The album is stunning from start to finish. Heart-breakingly honest and absolutely gorgeous. Antony needs little more than a piano and his own, yes it is warbly, voice to carry this album. His song craft is spotless, so much so that trying to quote him out of context invariably sounds ridiculous. He exemplifies, among so many of his excellences, that lyrical work gains its power much more from its delivery than its content. Again, fuck you Decemberists.

Songs run a relatively limited gamut, but in such a way that I Am A Bird Now emits a cohesive, beautifully film noir atmosphere. Like a cozy little restaurant in winter, or a hillside drowned in that sound of rain that everyone thinks of when they think of rain. The sensitive swing of Fistful of Love pops and swaggers ever so slightly, swelling with a perfect little brass section. Hope There's Someone is gothic balladry without the goth, easily the song best encapsulating Antony's gentle, sweeping style. The monumentally powerful outro, with pounding grand piano engulfed in an veritable typhoon of overdubbed wailing, is knock-you-flat-on-your-ass magnificent, and still puts me on pins and needles. Spiralling and Bird Gerhl head down a similar path, but with fantastically different effect. Both can and will break your heart with its plaintive, ineffable honesty and gloriously uncomplicated instrumentation.  The latter showed up toward the end of V for Vendetta, and I may have wept.
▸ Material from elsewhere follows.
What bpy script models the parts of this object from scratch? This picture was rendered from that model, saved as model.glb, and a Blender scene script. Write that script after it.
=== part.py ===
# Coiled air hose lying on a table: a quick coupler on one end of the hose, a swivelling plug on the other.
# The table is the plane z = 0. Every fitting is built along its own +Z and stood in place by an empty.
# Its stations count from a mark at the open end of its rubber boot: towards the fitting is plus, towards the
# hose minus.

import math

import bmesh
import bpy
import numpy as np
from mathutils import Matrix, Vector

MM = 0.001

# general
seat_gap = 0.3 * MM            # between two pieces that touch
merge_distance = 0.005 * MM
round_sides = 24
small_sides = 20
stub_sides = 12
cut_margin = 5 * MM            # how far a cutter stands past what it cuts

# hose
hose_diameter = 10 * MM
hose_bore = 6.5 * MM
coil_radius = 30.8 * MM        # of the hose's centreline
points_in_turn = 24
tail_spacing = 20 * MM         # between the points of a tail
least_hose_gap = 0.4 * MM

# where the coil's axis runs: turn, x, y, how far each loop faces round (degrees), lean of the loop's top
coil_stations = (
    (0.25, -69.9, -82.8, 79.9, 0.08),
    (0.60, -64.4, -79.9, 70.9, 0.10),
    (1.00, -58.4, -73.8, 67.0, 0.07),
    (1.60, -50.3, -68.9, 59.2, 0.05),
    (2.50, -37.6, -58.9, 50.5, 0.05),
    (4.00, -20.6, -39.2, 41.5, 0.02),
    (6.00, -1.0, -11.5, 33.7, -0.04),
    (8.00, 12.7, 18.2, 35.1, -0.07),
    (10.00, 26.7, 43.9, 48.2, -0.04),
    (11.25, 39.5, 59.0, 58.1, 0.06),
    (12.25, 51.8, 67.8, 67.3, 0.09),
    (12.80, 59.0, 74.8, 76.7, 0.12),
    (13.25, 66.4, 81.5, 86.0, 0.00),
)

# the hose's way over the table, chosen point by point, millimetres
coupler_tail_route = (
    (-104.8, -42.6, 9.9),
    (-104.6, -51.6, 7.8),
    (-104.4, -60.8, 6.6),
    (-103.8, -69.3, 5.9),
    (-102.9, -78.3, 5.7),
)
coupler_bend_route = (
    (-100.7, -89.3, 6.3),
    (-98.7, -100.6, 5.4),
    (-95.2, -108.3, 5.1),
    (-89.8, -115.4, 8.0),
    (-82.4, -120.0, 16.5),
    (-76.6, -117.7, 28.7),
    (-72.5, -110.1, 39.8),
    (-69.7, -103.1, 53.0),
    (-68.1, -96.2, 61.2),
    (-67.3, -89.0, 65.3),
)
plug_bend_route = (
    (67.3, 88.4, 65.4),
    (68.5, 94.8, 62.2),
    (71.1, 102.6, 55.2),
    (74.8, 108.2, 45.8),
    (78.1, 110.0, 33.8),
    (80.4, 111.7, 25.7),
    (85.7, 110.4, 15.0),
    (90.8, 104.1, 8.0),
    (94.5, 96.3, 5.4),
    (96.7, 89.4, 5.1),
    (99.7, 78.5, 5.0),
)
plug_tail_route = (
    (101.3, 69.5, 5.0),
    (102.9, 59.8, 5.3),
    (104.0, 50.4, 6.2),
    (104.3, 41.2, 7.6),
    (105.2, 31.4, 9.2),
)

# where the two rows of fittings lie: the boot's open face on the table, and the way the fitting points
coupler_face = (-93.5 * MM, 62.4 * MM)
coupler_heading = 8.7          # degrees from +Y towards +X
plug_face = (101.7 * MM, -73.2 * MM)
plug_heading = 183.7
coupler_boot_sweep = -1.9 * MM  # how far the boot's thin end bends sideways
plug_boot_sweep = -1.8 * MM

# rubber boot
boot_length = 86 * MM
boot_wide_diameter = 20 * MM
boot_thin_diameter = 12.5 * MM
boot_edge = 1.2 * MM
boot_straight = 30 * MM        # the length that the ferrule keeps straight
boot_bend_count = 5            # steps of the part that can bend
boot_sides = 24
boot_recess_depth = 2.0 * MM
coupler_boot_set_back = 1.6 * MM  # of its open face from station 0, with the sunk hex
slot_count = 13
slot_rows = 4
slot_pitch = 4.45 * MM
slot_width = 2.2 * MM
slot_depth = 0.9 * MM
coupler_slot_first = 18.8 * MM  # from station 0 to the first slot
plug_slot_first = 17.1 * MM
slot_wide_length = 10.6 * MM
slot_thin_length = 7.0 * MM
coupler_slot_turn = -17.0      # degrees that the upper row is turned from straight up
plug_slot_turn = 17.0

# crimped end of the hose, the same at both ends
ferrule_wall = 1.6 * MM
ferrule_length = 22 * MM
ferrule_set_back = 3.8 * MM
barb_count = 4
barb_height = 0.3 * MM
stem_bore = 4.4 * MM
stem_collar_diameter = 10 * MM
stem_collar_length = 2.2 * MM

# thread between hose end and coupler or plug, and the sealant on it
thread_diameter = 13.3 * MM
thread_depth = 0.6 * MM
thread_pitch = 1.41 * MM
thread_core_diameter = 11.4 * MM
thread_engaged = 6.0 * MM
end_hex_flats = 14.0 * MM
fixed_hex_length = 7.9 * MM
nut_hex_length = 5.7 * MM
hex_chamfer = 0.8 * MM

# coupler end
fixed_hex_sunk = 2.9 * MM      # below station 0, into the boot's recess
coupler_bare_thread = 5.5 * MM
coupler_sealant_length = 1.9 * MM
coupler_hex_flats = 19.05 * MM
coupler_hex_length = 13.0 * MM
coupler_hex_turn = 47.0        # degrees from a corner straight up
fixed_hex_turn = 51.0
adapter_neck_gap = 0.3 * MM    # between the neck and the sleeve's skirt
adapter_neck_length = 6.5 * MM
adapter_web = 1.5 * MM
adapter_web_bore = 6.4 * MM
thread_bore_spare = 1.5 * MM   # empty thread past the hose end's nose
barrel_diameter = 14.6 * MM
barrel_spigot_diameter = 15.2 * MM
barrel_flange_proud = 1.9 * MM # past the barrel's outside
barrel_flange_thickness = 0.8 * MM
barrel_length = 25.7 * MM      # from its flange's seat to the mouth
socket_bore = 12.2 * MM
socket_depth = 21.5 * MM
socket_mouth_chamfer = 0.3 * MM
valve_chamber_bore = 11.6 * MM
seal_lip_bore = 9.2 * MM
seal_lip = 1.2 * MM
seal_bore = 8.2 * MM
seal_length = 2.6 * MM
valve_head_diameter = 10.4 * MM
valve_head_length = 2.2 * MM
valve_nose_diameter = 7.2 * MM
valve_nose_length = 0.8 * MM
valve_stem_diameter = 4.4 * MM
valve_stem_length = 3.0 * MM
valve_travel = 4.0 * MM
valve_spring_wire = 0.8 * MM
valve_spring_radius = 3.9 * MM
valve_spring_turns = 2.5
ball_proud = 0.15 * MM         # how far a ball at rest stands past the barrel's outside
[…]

There's not much else to explain, really, and the album doesn't need anything more. Uniformly stark and mournful, simultaneously triumphant and vibrant, and all tied together by that indescribable golden voice.

That I Am A Bird Now ensconced itself into the pantheon of my favourite albums so quickly is a testament to its beauty, and fuels my continuing bafflement in how divisive the album is. People hate this music. Not just dislike it, hate it. They ridicule it as childish and stupid, and miss its point entirely.
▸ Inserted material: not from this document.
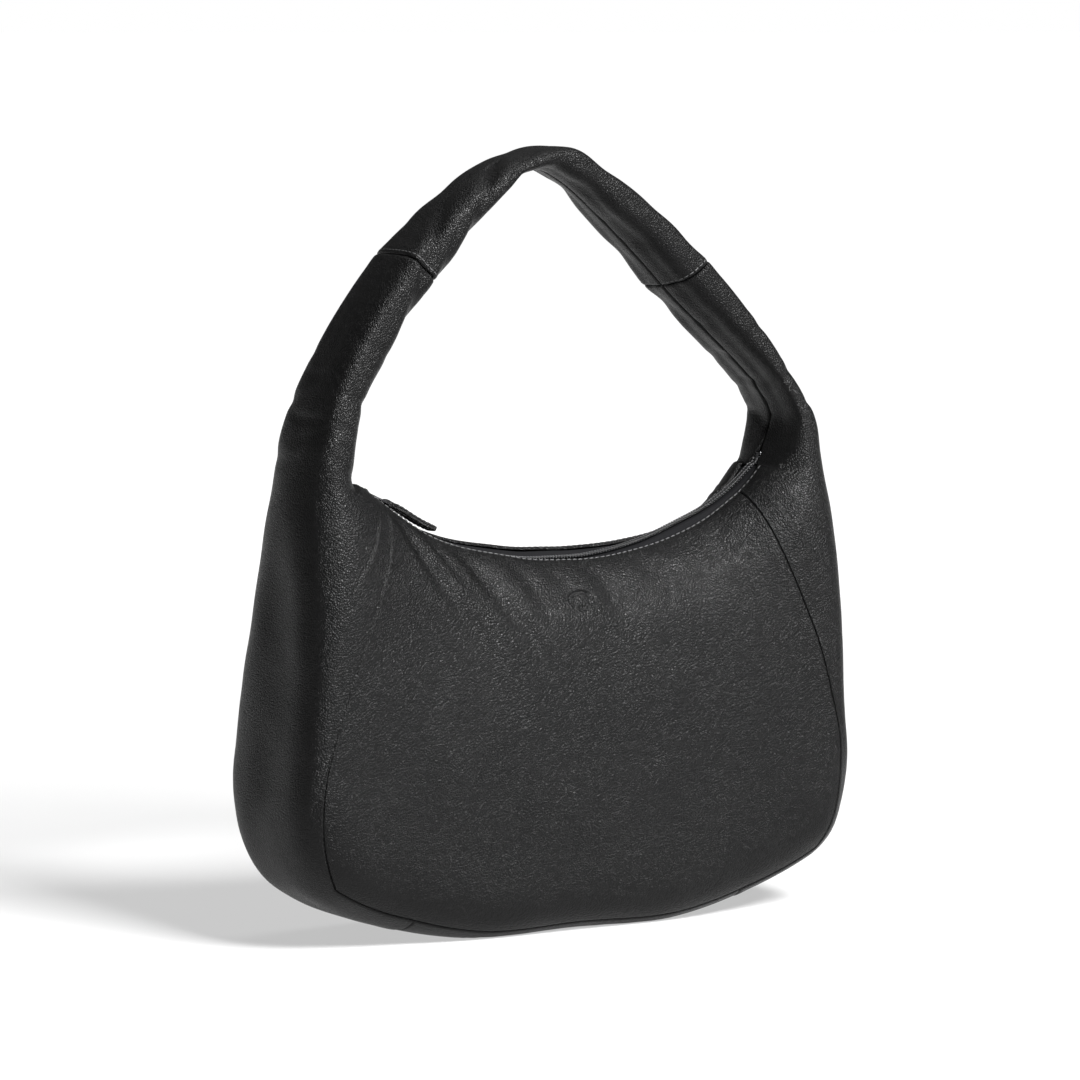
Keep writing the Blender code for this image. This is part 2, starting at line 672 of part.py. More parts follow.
def main():
    clear_scene()
    mats = {
        "leather": material("leather", (0.016, 0.016, 0.017), 0.42),
        "lining": material("lining", (0.05, 0.045, 0.042), 0.85),
        "board": material("board", (0.18, 0.16, 0.13), 0.8),
        "webbing": material("webbing", (0.05, 0.05, 0.05), 0.8),
        "tape": material("tape", (0.012, 0.012, 0.013), 0.8),
        "coil": material("coil", (0.02, 0.02, 0.02), 0.35),
        "metal": material("metal", (0.03, 0.03, 0.032), 0.3, 0.9),
    }
    make_leather(mats)
    make_lining(mats)
    make_strap_core(mats)
    make_zip(mats)
    sled = empty("zip_arc_centre", (0.0, 0.0, MOUTH_CENTRE_Z))
    pin, along, _, _ = puller_frame()
    link_axis = empty("puller_axis", tuple(pin))
    tab_axis = empty("tab_axis", tuple(pin + along * LINK_LENGTH))
    make_slider(mats, sled)
    make_puller(mats, link_axis, tab_axis)


main()
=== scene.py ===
"""The looks of the hobo bag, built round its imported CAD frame.

The leather is one soft surface.  It is a loop of cross-sections that runs along the base, up each end and
over the shoulder as a tube.  A place on it is (s, w): s is the length along the loop from the middle of
the base, negative to the left; w is 0 on the outer ridge and -1 or +1 on the mouth edge, or on the inner
ridge of the strap, at the front or the back.  Lengths are millimetres until a mesh is made.
"""
import bpy
import bmesh
import numpy as np
from math import cos, pi, radians, sin, sqrt
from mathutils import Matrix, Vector, noise


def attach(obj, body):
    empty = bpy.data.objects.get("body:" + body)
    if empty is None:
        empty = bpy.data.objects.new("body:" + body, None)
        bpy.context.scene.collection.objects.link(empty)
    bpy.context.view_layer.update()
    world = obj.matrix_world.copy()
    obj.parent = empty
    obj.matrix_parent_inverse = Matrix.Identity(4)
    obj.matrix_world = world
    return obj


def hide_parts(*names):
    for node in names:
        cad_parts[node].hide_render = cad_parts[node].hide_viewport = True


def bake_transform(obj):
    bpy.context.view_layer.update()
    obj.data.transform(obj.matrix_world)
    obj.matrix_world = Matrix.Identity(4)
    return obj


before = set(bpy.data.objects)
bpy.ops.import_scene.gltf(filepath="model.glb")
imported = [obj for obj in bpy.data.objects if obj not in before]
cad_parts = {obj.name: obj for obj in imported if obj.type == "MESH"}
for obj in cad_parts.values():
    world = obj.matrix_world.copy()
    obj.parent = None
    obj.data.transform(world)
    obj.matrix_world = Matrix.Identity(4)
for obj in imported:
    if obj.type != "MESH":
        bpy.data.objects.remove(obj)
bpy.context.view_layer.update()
MM = 0.001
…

Now, I try to reign in my opinions on other people as much as possible. I do maintain a strict doctrine of some-things-are-art-and-some-are-entertainment-only, but I can observe a modicum of niceness. But some things get to me, and none more so than a story Jams related to me concerning some residence floor mates. Being connected via hub, and being nosey, she discovered that one had, amongst many many pop standards and mass-produced hip-hoppers, I Am A Bird Now.

That's feckin' weird, innit?

Turns out that the gal in question kept it around specifically to play for her friends and deride as being absolutely ridiculous and awful.  Apparently they'd get a good laugh out of the stupid transsexual man playing at making music.
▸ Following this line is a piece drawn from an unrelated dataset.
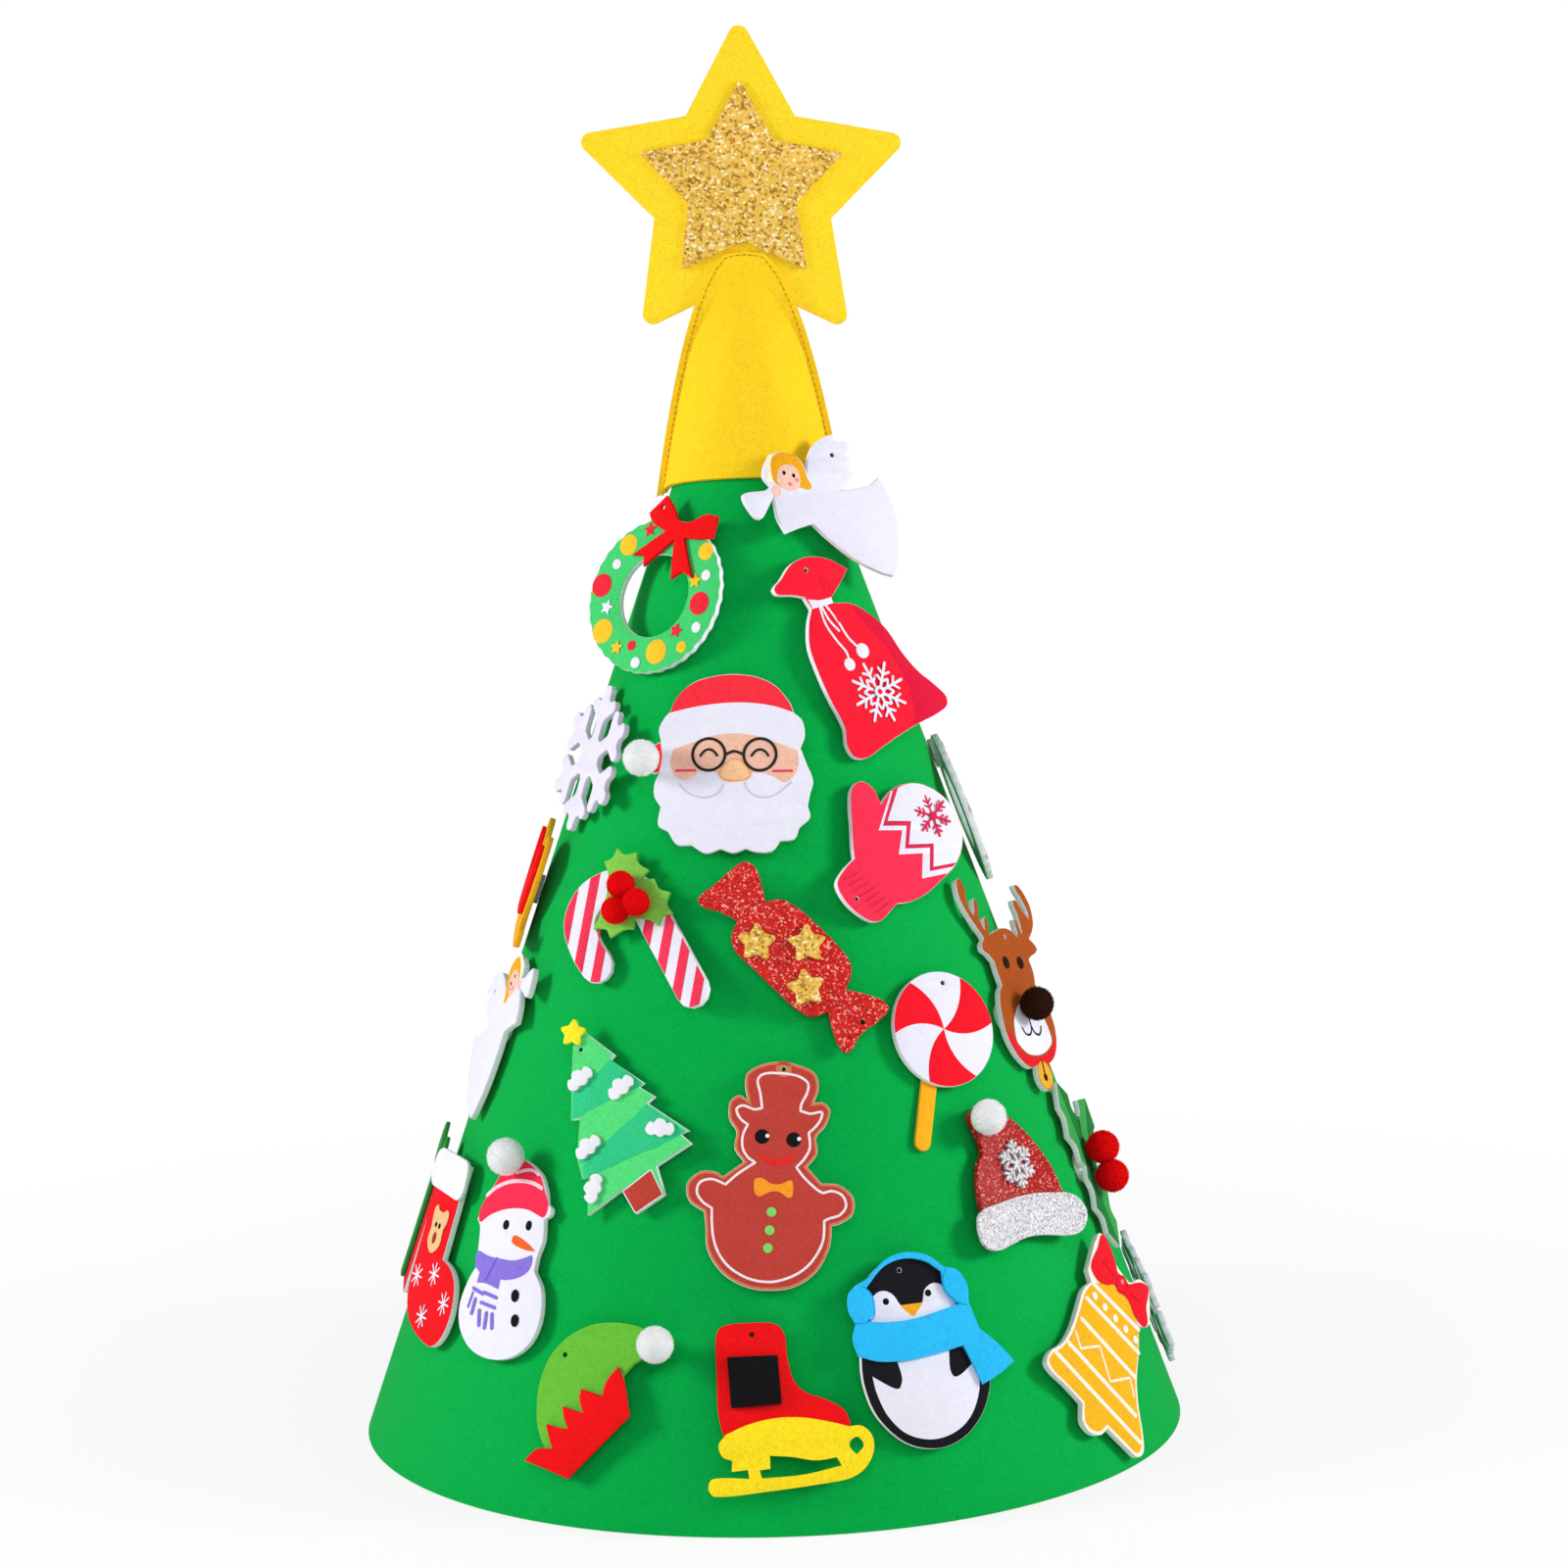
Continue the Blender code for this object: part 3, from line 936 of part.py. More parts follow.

That fucking burns me, it really sincerely does. Not liking something is one thing, and more power to you if you can respect it without enjoying the music, but that girl's reaction to Antony was tantamount to dragging him into the street, stripping him naked, and spitting on him with a grin on her goddamn face.

I'm oversensitive in matters of antagonism like this, but you get what I'm saying.

Kant, Hobbes, and Morgenthau are running together in a manner much like knowledge. I fear I may be learning.